Late last week, Brewers Association president and CEO Bob Pease submitted additional comments focused on consolidation and state laws, such as franchise laws, which he called “the most anti-competitive,” bans or limitations on self-distribution, and restrictions on direct-to-consumer sales, among others.

“These structures explain why almost no new beer wholesaler businesses have established themselves as effective competitors to existing wholesaler businesses in the past 50 years” Pease wrote. “Instead, beer wholesaling is a closed industry, with existing businesses protected from many competitive forces.”

Pease argued that wholesaler consolidation threatens to create duopolies in many territories, and pointed to the Reyes Beer Division’s consolidation efforts in California, which has given the company control of about 160 million of the state’s roughly 300 million cases.

Among the asks from the BA’s latest comments: The Department of Justice to reexamine its review process for wholesaler consolidations.

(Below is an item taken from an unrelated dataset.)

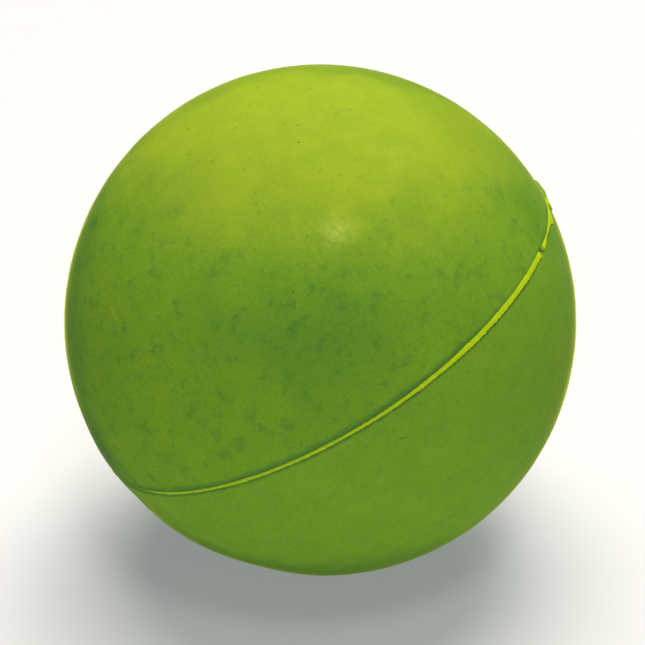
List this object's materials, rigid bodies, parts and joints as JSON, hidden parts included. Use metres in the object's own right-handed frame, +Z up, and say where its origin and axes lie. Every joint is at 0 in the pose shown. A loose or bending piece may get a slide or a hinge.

In addition to the BA, the Beer Institute and NBWA have both filed comments. Following the Treasury’s report in early November, the agency must consider regulatory changes by March 3, 2022.

How serious the feds are remains to be seen. During a Monday morning education session at the NBWA conference, Michael Madigan, managing partner of business law firm Madigan, Dahl & Harlan PA, said he believed the focus was more on “big tech” than alcohol.

“I personally don’t think we’re going to see any significant change on the federal level,” he said, in regards to alcohol.